Mesic Mixed Hardwood Forest can be found on rolling landscapes where the soil is loamy (made mostly of clay, sand and silt with a little organic matter)

The most wide ranging one is the Mesic Mixed Hardwood Forest. It can usually be found on rolling landscapes of the Piedmont and Coastal Plain of Virginia, Maryland, New York and New Jersey. It also has a wide range of vegetation such as American beech, red, white, black and scarlet oak, Christmas fern, sweetgum, red maple, blackgum, flowering dogwood, American holly, pawpaw and mapleleaf viburnum. It has a well-drained and mesic soil. I have a pretty good idea my garden was once part of this community.

A box-elder, part of the Tuliptree Small-Stream Floodplain Forest community.
The rich soil of the Tuliptree Small-Stream Floodplain Forest supports many herbaceous plants such as this pretty ground cover.

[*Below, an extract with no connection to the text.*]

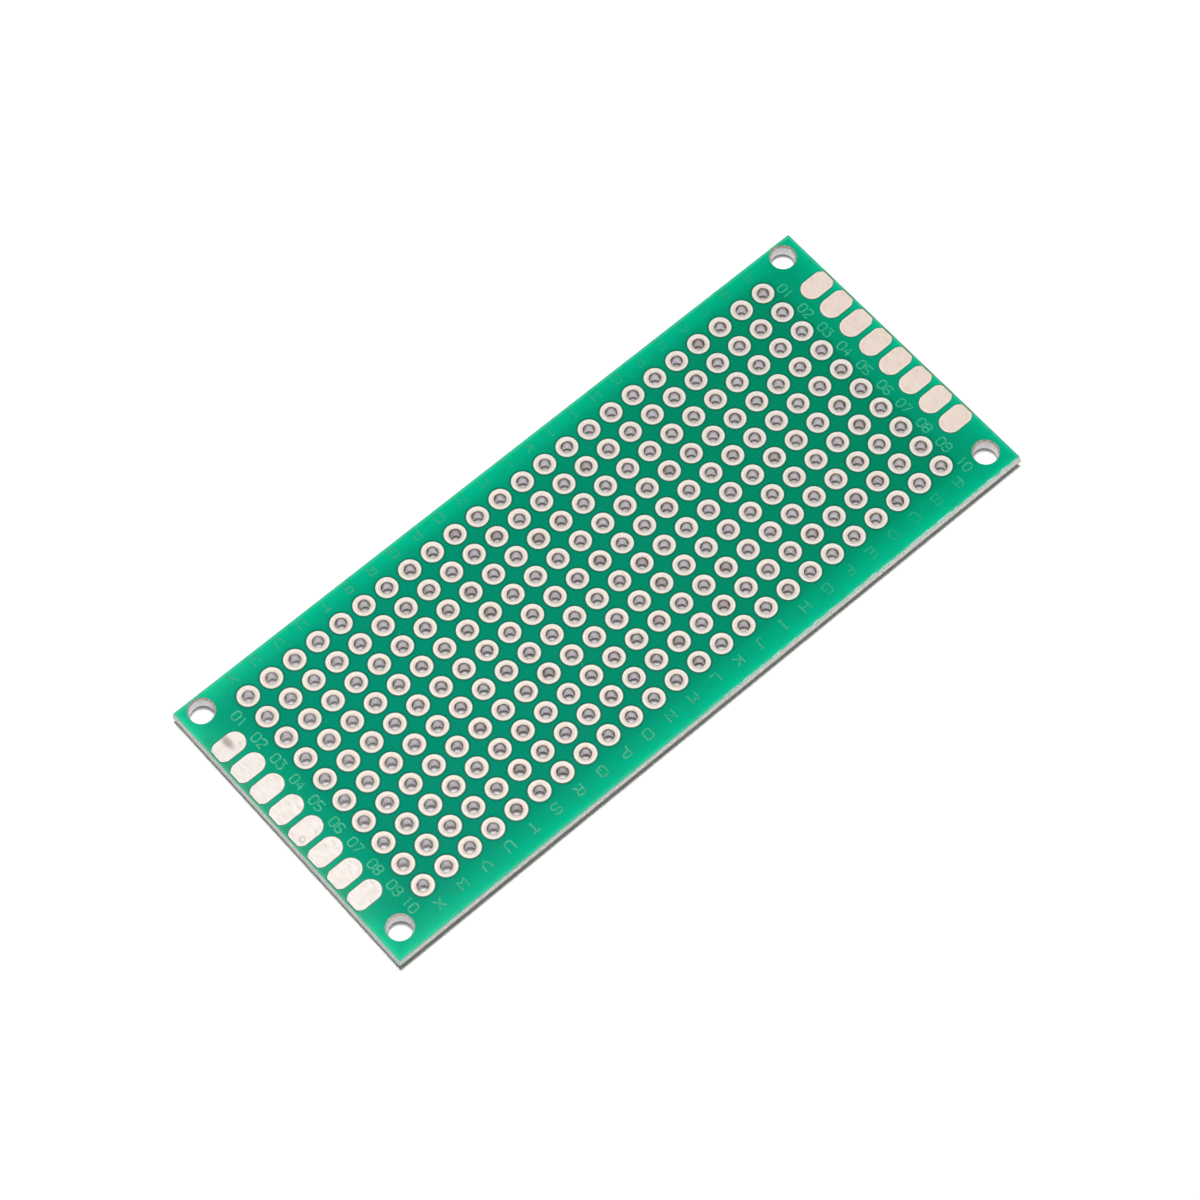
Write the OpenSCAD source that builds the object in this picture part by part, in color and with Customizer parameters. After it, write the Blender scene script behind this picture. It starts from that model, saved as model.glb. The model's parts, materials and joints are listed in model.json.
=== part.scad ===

A very different community is the Tuliptree Small-Stream Floodplain Forest. It usually lies along floodplains of small streams such as Rock Creek. The rich soil here, made up of sediment that gets carried down the creek from upstream, supports plants like the tuliptree, red maple, box-elder, American sycamore and American hornbeam. Because the soil is often disturbed by flooding and human use, it also can be a haven for non-native plants as well as many other native plants. I heard lots of birds with unique, buzzy noises here. I’m guessing they were smaller warblers and such.

A white oak and mountain laurel in a Oak – Beech / Heath Forest community.

Another community I walked through was the Oak Beech Heath Forest. It usually can be found on steep slopes above streams and rivers where acidic and often rocky soil is perfect for plants such as mountain laurel, American beech, chestnut and white oak as well as blueberry and black huckleberry.

Although it takes a bit of exploring to get the idea, the website has a wealth of information about geology and ecology that I can apply to many things about my garden. In fact, I’ve found I’ve started looking at plants in a new way. Not as plants but as parts of communities, something that may be a big step towards ecological improvement. Not just for me but for all of us.